Je reçois donc Nanine, et je la mets dans le fond d’une armoire, pour y travailler à loisir. Savez-vous bien que je pourrais en faire cinq actes ? Le sujet le comporte. La Chaussée avait bien fait cinq actes de sa Pamèla, dans laquelle il n’y avait pas une scène. Je n’interromprai point notre tragédie[1]. Ce n’est pas une pièce tout à fait nouvelle ; ce n’est pas non plus Adélaïde ; c’est quelque chose qui tient des deux : c’est une maison rebâtie sur d’anciens fondements. Vous aurez dans un mois cette esquisse, et vous y donnerez cent coups de crayon à votre loisir.

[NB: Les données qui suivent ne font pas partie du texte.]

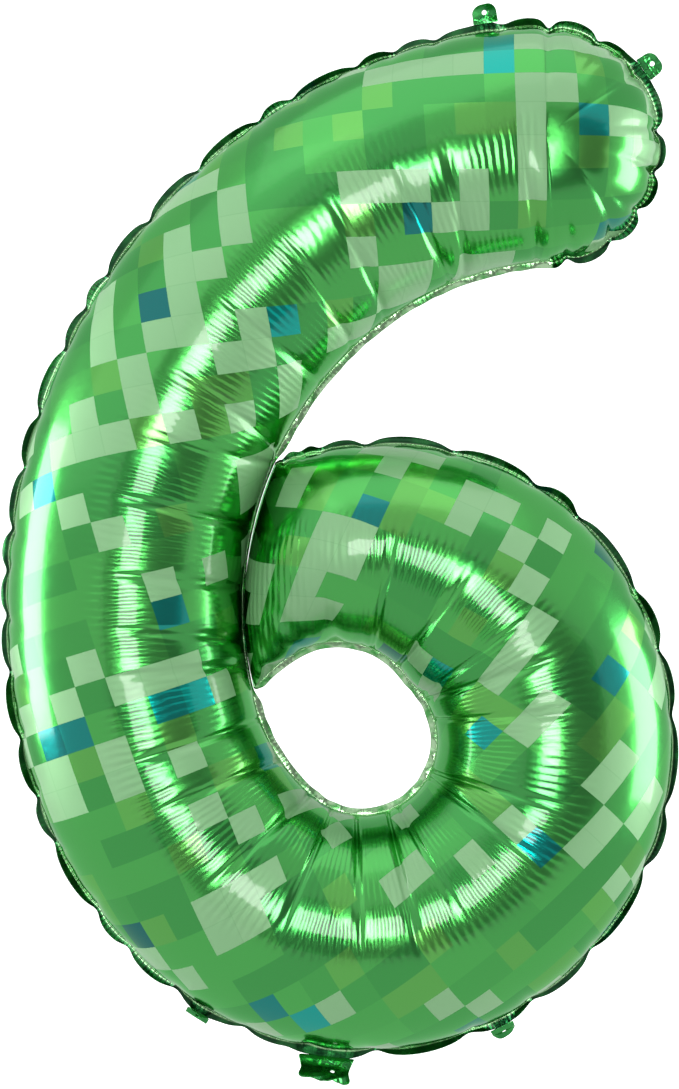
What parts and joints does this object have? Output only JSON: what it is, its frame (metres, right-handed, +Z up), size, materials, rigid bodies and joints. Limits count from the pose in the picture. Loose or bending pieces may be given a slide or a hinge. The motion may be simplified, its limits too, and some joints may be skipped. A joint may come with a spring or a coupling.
{
  "type": "number balloon",
  "caption": "Inflated foil balloon shaped like the digit 6, with domed printed films joined by a flat heat-sealed rim, small die-cut hanging tabs and a folding inflation tail.",
  "frame": {"origin": "under the middle of the whole balloon, at the level of the inflation tail's foot, in the plane of the heat-sealed rim", "axes": "+Z up the digit, +X to the reader's right, and the printed front faces -Y"},
  "size_m": [0.5896, 0.176, 0.9435],
  "materials": {
    "printed_foil_front": "metallised film with a see-through green print and a pattern of pale, lime and teal squares, mirror gloss",
    "printed_foil_back": "as the front film",
    "heat_seal": "fused sealing layer, pale, semi-gloss",
    "valve_film": "thin see-through film, inside the balloon",
    "tab_film": "the two foils welded flat, green, glossy",
    "tail_film": "printed foil, green, glossy",
    "tail_seal": "fused sealing layer"
  },
  "bodies": {
    "balloon": {"front_foil": "printed_foil_front", "back_foil": "printed_foil_back", "perimeter_seal": "heat_seal", "valve_film_front": "valve_film", "valve_film_back": "valve_film"},
    "crown_tab": {"hang_tab_crown": "tab_film"},
    "tip_tab": {"hang_tab_tip": "tab_film"},
    "base_left_tab": {"hang_tab_base_left": "tab_film"},
    "base_right_tab": {"hang_tab_base_right": "tab_film"},
    "tail": {"tail_ply_front": "tail_film", "tail_ply_back": "tail_film", "tail_side_seals": "tail_seal"}
  },
  "joints": [
    {"name": "crown_tab_fold", "type": "hinge", "parent": "balloon", "child": "crown_tab", "pos_m": [0.12739, 0, 0.9269], "axis": [0.989, 0, 0.1478], "range_deg": [-90, 90]},
    {"name": "tip_tab_fold", "type": "hinge", "parent": "balloon", "child": "tip_tab", "pos_m": [0.26513, 0, 0.88598], "axis": [0.5878, 0, -0.809], "range_deg": [-90, 90]},
    {"name": "base_left_tab_fold", "type": "hinge", "parent": "balloon", "child": "base_left_tab", "pos_m": [-0.12305, 0, 0.06397], "axis": [-0.8572, 0, 0.515], "range_deg": [-168, 12]},
    {"name": "base_right_tab_fold", "type": "hinge", "parent": "balloon", "child": "base_right_tab", "pos_m": [0.14142, 0, 0.05242], "axis": [-0.8988, 0, -0.4384], "range_deg": [-35, 145]},
    {"name": "tail_fold", "type": "hinge", "parent": "balloon", "child": "tail", "pos_m": [-0.01158, 0, 0.02613], "axis": [-0.9936, 0, 0.1132], "range_deg": [-125, 55]}
  ]
}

Savez-vous bien que vous avez donné une furieuse secousse à mes entrailles paternelles, en me faisant entrevoir qu’on pourrait jouer Mahomet ? Je serais bien content, surtout si Roselli jouait Séide.

Pourquoi permet-on que ce coquin de Fréron succède à ce maraud de Desfontaines ? Pourquoi souffrir Raffiat[2] après Cartouche ? Est-ce que Bicêtre est plein ?

Adieu, divins anges ; mes tendres respects à tout ce qui vous entoure. Mme du Châtelet vous fait mille compliments. Je souhaite sa santé et son ventre à Mme d’Argental. Je suis inconsolable que vous ne laissiez pas de votre race ; mais que Mme d’Argental se porte bien : il vaut mieux avoir de la santé que des enfants.

  1. Amélie, ou le Duc de Foix ; voyez tome III, page 197.
  2. Raffiat, Nivet et Poulailler, étaient des voleurs célèbres, après la mort de Cartouche.